WHAT THE EXERCISE ASKS: Repeat the whole listing exactly as written.

DATASET EXCERPT:
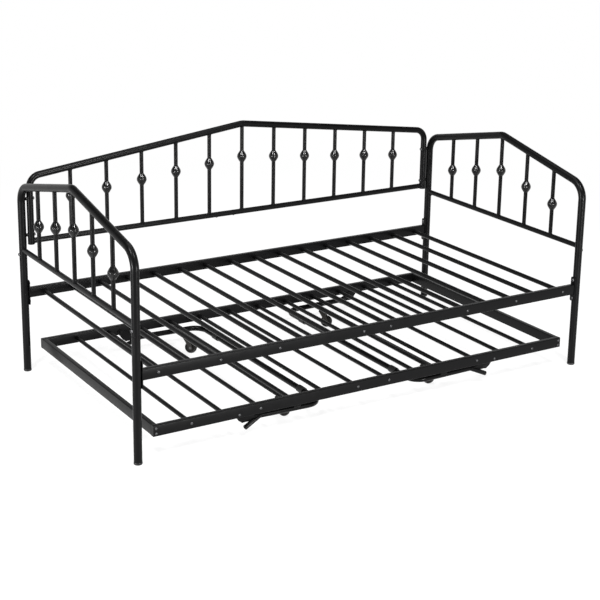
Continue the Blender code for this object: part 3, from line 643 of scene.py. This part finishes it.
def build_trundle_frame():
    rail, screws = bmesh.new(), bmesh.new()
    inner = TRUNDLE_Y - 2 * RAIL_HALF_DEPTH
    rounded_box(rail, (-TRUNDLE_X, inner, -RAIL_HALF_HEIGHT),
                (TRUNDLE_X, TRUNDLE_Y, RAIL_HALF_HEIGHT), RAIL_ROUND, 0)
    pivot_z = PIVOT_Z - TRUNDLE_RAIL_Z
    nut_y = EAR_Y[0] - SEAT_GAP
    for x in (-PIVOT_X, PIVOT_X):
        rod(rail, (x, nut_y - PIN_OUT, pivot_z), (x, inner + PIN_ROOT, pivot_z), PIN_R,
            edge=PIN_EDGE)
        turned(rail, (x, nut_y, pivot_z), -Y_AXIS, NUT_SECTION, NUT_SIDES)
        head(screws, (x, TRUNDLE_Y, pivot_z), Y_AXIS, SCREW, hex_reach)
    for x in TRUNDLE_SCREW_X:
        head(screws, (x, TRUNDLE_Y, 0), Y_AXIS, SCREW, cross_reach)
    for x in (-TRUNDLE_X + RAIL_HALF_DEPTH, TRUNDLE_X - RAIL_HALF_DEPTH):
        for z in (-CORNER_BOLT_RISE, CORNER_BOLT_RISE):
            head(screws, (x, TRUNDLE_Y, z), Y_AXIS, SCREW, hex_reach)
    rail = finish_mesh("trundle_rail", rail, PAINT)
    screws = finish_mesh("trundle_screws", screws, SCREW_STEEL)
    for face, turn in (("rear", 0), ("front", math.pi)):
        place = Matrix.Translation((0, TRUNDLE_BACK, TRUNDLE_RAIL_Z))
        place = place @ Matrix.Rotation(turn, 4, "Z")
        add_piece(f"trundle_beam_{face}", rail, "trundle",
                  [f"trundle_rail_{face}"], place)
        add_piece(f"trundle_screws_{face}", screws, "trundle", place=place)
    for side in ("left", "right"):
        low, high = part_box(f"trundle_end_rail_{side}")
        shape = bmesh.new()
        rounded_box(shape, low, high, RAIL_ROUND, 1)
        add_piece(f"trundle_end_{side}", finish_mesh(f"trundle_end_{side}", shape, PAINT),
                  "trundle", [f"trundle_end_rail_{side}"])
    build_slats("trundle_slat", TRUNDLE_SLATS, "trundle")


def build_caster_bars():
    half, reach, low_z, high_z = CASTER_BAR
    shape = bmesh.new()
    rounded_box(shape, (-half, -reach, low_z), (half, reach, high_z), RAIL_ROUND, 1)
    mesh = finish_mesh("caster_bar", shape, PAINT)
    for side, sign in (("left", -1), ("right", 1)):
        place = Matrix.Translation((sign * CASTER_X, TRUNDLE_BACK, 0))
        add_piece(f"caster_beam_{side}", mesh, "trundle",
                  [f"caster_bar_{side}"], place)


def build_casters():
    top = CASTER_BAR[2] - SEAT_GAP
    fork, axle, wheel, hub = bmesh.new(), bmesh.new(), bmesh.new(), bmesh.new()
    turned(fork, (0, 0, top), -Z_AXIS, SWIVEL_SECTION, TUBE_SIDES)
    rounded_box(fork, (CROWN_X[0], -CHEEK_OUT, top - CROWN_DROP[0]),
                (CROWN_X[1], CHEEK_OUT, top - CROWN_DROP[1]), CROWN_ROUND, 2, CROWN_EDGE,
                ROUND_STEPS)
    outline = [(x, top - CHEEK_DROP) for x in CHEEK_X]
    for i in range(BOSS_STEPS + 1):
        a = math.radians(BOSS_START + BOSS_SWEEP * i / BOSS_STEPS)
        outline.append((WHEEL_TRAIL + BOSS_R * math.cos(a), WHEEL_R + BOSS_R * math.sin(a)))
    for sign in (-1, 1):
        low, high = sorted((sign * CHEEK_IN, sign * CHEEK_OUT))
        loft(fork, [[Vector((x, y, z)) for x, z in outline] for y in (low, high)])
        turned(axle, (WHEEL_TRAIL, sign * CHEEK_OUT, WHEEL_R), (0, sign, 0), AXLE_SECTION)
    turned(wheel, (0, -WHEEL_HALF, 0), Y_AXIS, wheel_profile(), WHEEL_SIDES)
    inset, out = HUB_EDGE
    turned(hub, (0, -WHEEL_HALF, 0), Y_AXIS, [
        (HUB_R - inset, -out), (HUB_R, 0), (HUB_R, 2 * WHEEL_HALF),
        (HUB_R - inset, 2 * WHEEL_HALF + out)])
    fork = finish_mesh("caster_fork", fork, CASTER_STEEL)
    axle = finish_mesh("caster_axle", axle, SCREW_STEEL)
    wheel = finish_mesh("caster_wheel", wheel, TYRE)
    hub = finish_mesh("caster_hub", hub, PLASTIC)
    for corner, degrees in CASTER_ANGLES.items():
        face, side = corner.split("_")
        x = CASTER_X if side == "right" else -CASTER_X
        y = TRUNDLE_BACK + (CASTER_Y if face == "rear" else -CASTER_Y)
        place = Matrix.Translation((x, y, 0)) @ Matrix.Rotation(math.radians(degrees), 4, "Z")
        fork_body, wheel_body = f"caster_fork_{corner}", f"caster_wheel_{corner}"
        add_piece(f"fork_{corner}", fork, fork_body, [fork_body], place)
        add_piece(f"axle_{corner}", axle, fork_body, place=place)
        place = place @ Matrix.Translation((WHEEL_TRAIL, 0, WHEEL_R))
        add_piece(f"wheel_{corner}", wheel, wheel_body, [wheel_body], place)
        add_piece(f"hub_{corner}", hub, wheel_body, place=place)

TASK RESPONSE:
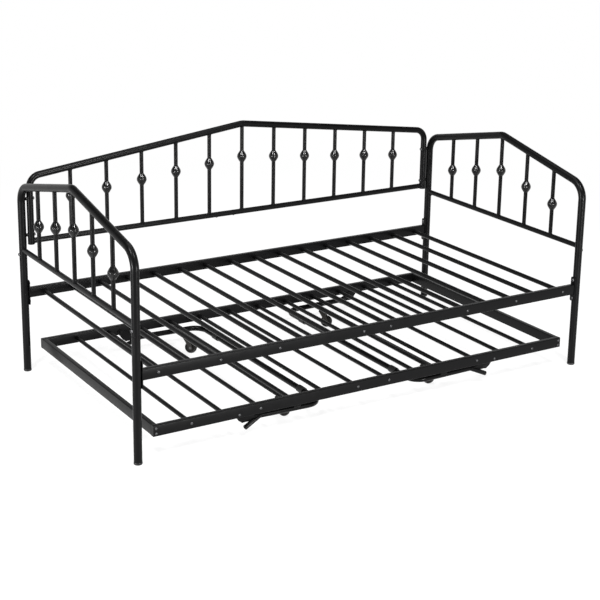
Continue the Blender code for this object: part 3, from line 643 of scene.py. This part finishes it.
def build_trundle_frame():
    rail, screws = bmesh.new(), bmesh.new()
    inner = TRUNDLE_Y - 2 * RAIL_HALF_DEPTH
    rounded_box(rail, (-TRUNDLE_X, inner, -RAIL_HALF_HEIGHT),
                (TRUNDLE_X, TRUNDLE_Y, RAIL_HALF_HEIGHT), RAIL_ROUND, 0)
    pivot_z = PIVOT_Z - TRUNDLE_RAIL_Z
    nut_y = EAR_Y[0] - SEAT_GAP
    for x in (-PIVOT_X, PIVOT_X):
        rod(rail, (x, nut_y - PIN_OUT, pivot_z), (x, inner + PIN_ROOT, pivot_z), PIN_R,
            edge=PIN_EDGE)
        turned(rail, (x, nut_y, pivot_z), -Y_AXIS, NUT_SECTION, NUT_SIDES)
        head(screws, (x, TRUNDLE_Y, pivot_z), Y_AXIS, SCREW, hex_reach)
    for x in TRUNDLE_SCREW_X:
        head(screws, (x, TRUNDLE_Y, 0), Y_AXIS, SCREW, cross_reach)
    for x in (-TRUNDLE_X + RAIL_HALF_DEPTH, TRUNDLE_X - RAIL_HALF_DEPTH):
        for z in (-CORNER_BOLT_RISE, CORNER_BOLT_RISE):
            head(screws, (x, TRUNDLE_Y, z), Y_AXIS, SCREW, hex_reach)
    rail = finish_mesh("trundle_rail", rail, PAINT)
    screws = finish_mesh("trundle_screws", screws, SCREW_STEEL)
    for face, turn in (("rear", 0), ("front", math.pi)):
        place = Matrix.Translation((0, TRUNDLE_BACK, TRUNDLE_RAIL_Z))
        place = place @ Matrix.Rotation(turn, 4, "Z")
        add_piece(f"trundle_beam_{face}", rail, "trundle",
                  [f"trundle_rail_{face}"], place)
        add_piece(f"trundle_screws_{face}", screws, "trundle", place=place)
    for side in ("left", "right"):
        low, high = part_box(f"trundle_end_rail_{side}")
        shape = bmesh.new()
        rounded_box(shape, low, high, RAIL_ROUND, 1)
        add_piece(f"trundle_end_{side}", finish_mesh(f"trundle_end_{side}", shape, PAINT),
                  "trundle", [f"trundle_end_rail_{side}"])
    build_slats("trundle_slat", TRUNDLE_SLATS, "trundle")


def build_caster_bars():
    half, reach, low_z, high_z = CASTER_BAR
    shape = bmesh.new()
    rounded_box(shape, (-half, -reach, low_z), (half, reach, high_z), RAIL_ROUND, 1)
    mesh = finish_mesh("caster_bar", shape, PAINT)
    for side, sign in (("left", -1), ("right", 1)):
        place = Matrix.Translation((sign * CASTER_X, TRUNDLE_BACK, 0))
        add_piece(f"caster_beam_{side}", mesh, "trundle",
                  [f"caster_bar_{side}"], place)


def build_casters():
    top = CASTER_BAR[2] - SEAT_GAP
    fork, axle, wheel, hub = bmesh.new(), bmesh.new(), bmesh.new(), bmesh.new()
    turned(fork, (0, 0, top), -Z_AXIS, SWIVEL_SECTION, TUBE_SIDES)
    rounded_box(fork, (CROWN_X[0], -CHEEK_OUT, top - CROWN_DROP[0]),
                (CROWN_X[1], CHEEK_OUT, top - CROWN_DROP[1]), CROWN_ROUND, 2, CROWN_EDGE,
                ROUND_STEPS)
    outline = [(x, top - CHEEK_DROP) for x in CHEEK_X]
    for i in range(BOSS_STEPS + 1):
        a = math.radians(BOSS_START + BOSS_SWEEP * i / BOSS_STEPS)
        outline.append((WHEEL_TRAIL + BOSS_R * math.cos(a), WHEEL_R + BOSS_R * math.sin(a)))
    for sign in (-1, 1):
        low, high = sorted((sign * CHEEK_IN, sign * CHEEK_OUT))
        loft(fork, [[Vector((x, y, z)) for x, z in outline] for y in (low, high)])
        turned(axle, (WHEEL_TRAIL, sign * CHEEK_OUT, WHEEL_R), (0, sign, 0), AXLE_SECTION)
    turned(wheel, (0, -WHEEL_HALF, 0), Y_AXIS, wheel_profile(), WHEEL_SIDES)
    inset, out = HUB_EDGE
    turned(hub, (0, -WHEEL_HALF, 0), Y_AXIS, [
        (HUB_R - inset, -out), (HUB_R, 0), (HUB_R, 2 * WHEEL_HALF),
        (HUB_R - inset, 2 * WHEEL_HALF + out)])
    fork = finish_mesh("caster_fork", fork, CASTER_STEEL)
    axle = finish_mesh("caster_axle", axle, SCREW_STEEL)
    wheel = finish_mesh("caster_wheel", wheel, TYRE)
    hub = finish_mesh("caster_hub", hub, PLASTIC)
    for corner, degrees in CASTER_ANGLES.items():
        face, side = corner.split("_")
        x = CASTER_X if side == "right" else -CASTER_X
        y = TRUNDLE_BACK + (CASTER_Y if face == "rear" else -CASTER_Y)
        place = Matrix.Translation((x, y, 0)) @ Matrix.Rotation(math.radians(degrees), 4, "Z")
        fork_body, wheel_body = f"caster_fork_{corner}", f"caster_wheel_{corner}"
        add_piece(f"fork_{corner}", fork, fork_body, [fork_body], place)
        add_piece(f"axle_{corner}", axle, fork_body, place=place)
        place = place @ Matrix.Translation((WHEEL_TRAIL, 0, WHEEL_R))
        add_piece(f"wheel_{corner}", wheel, wheel_body, [wheel_body], place)
        add_piece(f"hub_{corner}", hub, wheel_body, place=place)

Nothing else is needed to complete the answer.